#### Recorded information ####
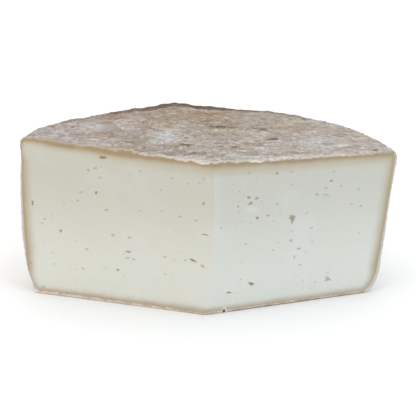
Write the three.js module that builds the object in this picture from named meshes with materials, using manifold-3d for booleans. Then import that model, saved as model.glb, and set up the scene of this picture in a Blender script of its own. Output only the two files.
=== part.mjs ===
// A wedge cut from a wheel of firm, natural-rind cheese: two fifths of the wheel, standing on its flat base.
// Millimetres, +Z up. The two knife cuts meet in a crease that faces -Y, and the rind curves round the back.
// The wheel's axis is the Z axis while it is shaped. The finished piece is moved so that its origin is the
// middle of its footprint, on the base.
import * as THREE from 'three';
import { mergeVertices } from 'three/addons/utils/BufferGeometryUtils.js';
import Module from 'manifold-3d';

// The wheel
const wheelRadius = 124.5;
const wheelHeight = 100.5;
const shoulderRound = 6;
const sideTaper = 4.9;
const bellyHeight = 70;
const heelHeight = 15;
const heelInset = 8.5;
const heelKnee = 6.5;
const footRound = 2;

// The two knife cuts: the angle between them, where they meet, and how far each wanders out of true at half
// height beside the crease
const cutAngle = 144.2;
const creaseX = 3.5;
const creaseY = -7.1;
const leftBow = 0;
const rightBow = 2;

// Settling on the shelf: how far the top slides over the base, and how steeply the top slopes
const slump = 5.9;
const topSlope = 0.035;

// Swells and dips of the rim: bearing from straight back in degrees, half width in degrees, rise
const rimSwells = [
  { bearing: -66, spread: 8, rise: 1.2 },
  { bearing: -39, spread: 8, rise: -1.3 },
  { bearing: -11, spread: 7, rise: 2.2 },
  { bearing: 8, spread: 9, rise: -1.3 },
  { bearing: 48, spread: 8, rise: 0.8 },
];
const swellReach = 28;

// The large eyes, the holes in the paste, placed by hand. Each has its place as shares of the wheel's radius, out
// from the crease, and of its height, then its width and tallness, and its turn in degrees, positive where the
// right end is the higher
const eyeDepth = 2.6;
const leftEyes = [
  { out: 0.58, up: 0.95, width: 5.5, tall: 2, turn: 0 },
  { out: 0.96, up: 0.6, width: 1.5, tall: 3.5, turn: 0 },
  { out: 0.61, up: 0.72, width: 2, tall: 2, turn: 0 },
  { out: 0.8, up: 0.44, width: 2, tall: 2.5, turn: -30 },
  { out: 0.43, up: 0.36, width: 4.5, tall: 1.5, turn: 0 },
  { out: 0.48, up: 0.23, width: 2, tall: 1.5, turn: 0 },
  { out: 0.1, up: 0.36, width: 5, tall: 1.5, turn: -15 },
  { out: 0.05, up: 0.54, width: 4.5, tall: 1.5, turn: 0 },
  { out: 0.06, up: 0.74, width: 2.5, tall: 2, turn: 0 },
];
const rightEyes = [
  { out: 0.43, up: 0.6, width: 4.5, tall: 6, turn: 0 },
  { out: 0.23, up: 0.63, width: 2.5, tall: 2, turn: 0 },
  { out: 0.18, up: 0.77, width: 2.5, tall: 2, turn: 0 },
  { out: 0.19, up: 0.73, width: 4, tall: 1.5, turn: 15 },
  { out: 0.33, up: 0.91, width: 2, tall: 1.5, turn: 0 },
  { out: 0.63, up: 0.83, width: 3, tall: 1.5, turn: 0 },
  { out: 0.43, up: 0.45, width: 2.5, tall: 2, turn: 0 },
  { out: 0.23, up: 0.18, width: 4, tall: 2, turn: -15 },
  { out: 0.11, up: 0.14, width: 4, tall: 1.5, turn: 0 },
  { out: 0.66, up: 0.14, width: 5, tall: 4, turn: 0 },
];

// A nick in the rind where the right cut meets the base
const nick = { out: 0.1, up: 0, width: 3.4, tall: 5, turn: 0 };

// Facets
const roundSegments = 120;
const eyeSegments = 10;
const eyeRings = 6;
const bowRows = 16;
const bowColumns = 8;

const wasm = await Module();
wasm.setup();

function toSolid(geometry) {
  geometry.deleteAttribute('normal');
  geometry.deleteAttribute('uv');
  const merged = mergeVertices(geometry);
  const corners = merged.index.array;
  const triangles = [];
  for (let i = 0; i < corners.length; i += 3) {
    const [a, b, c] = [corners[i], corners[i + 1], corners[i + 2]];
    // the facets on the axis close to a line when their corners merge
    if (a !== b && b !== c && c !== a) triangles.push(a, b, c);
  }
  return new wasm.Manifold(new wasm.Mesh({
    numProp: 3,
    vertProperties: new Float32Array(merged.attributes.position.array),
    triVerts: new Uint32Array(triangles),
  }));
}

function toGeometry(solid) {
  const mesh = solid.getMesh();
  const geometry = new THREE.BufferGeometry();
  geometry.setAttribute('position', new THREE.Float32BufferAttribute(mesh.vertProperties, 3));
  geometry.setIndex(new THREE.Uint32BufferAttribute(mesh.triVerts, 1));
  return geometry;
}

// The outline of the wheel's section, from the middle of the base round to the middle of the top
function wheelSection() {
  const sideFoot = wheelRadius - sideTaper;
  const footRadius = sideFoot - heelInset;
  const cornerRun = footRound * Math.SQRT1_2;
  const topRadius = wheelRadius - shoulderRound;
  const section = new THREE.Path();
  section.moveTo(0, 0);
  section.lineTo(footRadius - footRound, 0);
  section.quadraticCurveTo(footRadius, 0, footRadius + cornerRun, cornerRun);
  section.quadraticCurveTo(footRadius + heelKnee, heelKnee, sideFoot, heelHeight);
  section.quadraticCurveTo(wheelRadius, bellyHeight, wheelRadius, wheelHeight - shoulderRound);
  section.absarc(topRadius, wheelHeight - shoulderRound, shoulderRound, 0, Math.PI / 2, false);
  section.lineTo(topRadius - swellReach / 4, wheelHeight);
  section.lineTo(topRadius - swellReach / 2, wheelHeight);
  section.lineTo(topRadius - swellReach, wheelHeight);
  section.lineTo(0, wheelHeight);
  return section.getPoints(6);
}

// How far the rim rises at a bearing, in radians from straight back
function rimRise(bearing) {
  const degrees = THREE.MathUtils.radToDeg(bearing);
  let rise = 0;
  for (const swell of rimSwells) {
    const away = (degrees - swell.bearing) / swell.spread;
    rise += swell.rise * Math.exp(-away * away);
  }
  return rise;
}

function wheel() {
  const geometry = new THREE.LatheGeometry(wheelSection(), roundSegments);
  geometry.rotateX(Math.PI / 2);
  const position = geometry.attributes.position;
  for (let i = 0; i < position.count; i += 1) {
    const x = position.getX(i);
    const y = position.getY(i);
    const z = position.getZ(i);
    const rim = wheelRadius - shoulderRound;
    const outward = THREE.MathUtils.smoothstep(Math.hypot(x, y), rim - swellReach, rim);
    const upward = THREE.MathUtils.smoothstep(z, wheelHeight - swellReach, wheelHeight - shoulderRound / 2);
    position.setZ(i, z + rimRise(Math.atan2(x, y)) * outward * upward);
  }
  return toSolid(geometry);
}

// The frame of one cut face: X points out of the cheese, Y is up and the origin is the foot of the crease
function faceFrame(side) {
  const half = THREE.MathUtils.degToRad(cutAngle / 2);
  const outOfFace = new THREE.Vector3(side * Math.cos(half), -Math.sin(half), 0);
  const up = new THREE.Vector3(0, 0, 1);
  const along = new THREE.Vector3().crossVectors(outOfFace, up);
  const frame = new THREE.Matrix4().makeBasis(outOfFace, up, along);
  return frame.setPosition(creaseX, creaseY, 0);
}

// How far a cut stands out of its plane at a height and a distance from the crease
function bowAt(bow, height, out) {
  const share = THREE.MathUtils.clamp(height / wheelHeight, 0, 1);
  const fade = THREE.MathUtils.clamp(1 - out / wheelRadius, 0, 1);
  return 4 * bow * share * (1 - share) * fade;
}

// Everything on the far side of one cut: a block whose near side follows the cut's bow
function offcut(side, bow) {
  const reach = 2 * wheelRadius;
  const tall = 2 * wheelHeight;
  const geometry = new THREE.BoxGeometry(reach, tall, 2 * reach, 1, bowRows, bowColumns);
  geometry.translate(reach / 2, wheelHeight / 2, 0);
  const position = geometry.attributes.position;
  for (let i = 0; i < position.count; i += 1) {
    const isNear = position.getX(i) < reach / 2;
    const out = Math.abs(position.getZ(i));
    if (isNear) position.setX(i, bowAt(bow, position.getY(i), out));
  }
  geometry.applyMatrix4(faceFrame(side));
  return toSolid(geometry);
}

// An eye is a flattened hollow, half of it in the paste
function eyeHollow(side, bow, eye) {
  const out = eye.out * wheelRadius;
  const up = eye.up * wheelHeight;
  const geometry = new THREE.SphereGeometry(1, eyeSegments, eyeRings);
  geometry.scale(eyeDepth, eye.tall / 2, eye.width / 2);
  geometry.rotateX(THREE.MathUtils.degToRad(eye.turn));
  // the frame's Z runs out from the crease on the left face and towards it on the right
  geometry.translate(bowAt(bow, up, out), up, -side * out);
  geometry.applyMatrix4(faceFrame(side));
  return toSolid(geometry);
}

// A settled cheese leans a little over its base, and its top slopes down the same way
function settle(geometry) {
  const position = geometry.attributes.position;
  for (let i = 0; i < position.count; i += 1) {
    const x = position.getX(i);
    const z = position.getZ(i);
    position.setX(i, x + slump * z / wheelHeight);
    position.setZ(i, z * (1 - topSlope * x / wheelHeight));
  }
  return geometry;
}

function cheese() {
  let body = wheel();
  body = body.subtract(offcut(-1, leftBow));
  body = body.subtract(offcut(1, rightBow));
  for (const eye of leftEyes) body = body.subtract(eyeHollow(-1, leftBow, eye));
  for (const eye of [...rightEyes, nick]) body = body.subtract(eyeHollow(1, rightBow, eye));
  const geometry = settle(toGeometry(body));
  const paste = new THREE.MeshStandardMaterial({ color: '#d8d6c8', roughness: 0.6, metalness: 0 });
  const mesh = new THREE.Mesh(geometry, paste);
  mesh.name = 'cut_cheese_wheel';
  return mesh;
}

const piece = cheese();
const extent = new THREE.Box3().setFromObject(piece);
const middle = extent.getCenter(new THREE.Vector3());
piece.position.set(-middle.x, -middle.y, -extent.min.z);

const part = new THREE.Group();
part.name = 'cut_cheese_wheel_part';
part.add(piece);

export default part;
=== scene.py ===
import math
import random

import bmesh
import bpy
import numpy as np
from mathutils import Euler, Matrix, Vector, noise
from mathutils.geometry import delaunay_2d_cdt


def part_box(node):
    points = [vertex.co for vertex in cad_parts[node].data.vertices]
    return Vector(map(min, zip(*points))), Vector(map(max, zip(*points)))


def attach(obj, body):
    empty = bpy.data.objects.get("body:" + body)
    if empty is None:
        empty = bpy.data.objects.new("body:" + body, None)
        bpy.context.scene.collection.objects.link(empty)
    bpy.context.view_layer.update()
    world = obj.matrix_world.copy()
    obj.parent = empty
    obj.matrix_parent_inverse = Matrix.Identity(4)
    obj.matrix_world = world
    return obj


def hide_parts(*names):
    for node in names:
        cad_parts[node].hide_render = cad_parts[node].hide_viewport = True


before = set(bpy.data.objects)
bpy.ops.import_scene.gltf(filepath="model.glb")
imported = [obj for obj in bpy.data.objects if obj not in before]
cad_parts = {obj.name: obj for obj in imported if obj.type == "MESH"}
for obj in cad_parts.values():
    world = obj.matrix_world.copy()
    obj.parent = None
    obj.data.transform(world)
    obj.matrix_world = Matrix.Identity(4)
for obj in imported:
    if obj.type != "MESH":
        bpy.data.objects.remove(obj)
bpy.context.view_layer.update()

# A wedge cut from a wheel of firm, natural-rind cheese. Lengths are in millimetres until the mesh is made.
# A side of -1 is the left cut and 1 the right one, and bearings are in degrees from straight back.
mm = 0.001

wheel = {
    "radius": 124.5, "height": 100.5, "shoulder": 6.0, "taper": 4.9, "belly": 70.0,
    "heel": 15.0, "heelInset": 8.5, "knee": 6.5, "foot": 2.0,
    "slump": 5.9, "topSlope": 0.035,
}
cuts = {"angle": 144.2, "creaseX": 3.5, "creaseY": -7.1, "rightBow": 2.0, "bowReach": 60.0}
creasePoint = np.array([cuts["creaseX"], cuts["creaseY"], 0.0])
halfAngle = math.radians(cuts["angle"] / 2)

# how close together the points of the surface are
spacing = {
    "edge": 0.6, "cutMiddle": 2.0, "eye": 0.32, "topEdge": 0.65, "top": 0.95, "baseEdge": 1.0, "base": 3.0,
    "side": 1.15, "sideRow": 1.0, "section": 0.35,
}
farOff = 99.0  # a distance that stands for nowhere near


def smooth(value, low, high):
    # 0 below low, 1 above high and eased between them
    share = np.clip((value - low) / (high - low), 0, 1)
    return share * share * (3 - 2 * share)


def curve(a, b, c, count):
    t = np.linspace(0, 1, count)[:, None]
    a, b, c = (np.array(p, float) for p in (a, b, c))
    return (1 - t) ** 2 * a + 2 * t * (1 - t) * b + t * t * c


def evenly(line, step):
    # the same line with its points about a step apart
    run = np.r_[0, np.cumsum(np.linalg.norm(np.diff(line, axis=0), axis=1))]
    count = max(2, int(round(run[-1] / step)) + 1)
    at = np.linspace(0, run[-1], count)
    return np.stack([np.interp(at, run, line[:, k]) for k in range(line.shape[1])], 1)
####
> Short exercise:
Give back, exactly as written, each line from the one that contains "the same way" through the one that contains "cad_parts[node].hide_render = cad_parts[node].hide_viewport".

> Result of the task:
// A settled cheese leans a little over its base, and its top slopes down the same way
function settle(geometry) {
  const position = geometry.attributes.position;
  for (let i = 0; i < position.count; i += 1) {
    const x = position.getX(i);
    const z = position.getZ(i);
    position.setX(i, x + slump * z / wheelHeight);
    position.setZ(i, z * (1 - topSlope * x / wheelHeight));
  }
  return geometry;
}

function cheese() {
  let body = wheel();
  body = body.subtract(offcut(-1, leftBow));
  body = body.subtract(offcut(1, rightBow));
  for (const eye of leftEyes) body = body.subtract(eyeHollow(-1, leftBow, eye));
  for (const eye of [...rightEyes, nick]) body = body.subtract(eyeHollow(1, rightBow, eye));
  const geometry = settle(toGeometry(body));
  const paste = new THREE.MeshStandardMaterial({ color: '#d8d6c8', roughness: 0.6, metalness: 0 });
  const mesh = new THREE.Mesh(geometry, paste);
  mesh.name = 'cut_cheese_wheel';
  return mesh;
}

const piece = cheese();
const extent = new THREE.Box3().setFromObject(piece);
const middle = extent.getCenter(new THREE.Vector3());
piece.position.set(-middle.x, -middle.y, -extent.min.z);

const part = new THREE.Group();
part.name = 'cut_cheese_wheel_part';
part.add(piece);

export default part;
=== scene.py ===
import math
import random

import bmesh
import bpy
import numpy as np
from mathutils import Euler, Matrix, Vector, noise
from mathutils.geometry import delaunay_2d_cdt


def part_box(node):
    points = [vertex.co for vertex in cad_parts[node].data.vertices]
    return Vector(map(min, zip(*points))), Vector(map(max, zip(*points)))


def attach(obj, body):
    empty = bpy.data.objects.get("body:" + body)
    if empty is None:
        empty = bpy.data.objects.new("body:" + body, None)
        bpy.context.scene.collection.objects.link(empty)
    bpy.context.view_layer.update()
    world = obj.matrix_world.copy()
    obj.parent = empty
    obj.matrix_parent_inverse = Matrix.Identity(4)
    obj.matrix_world = world
    return obj


def hide_parts(*names):
    for node in names:
        cad_parts[node].hide_render = cad_parts[node].hide_viewport = True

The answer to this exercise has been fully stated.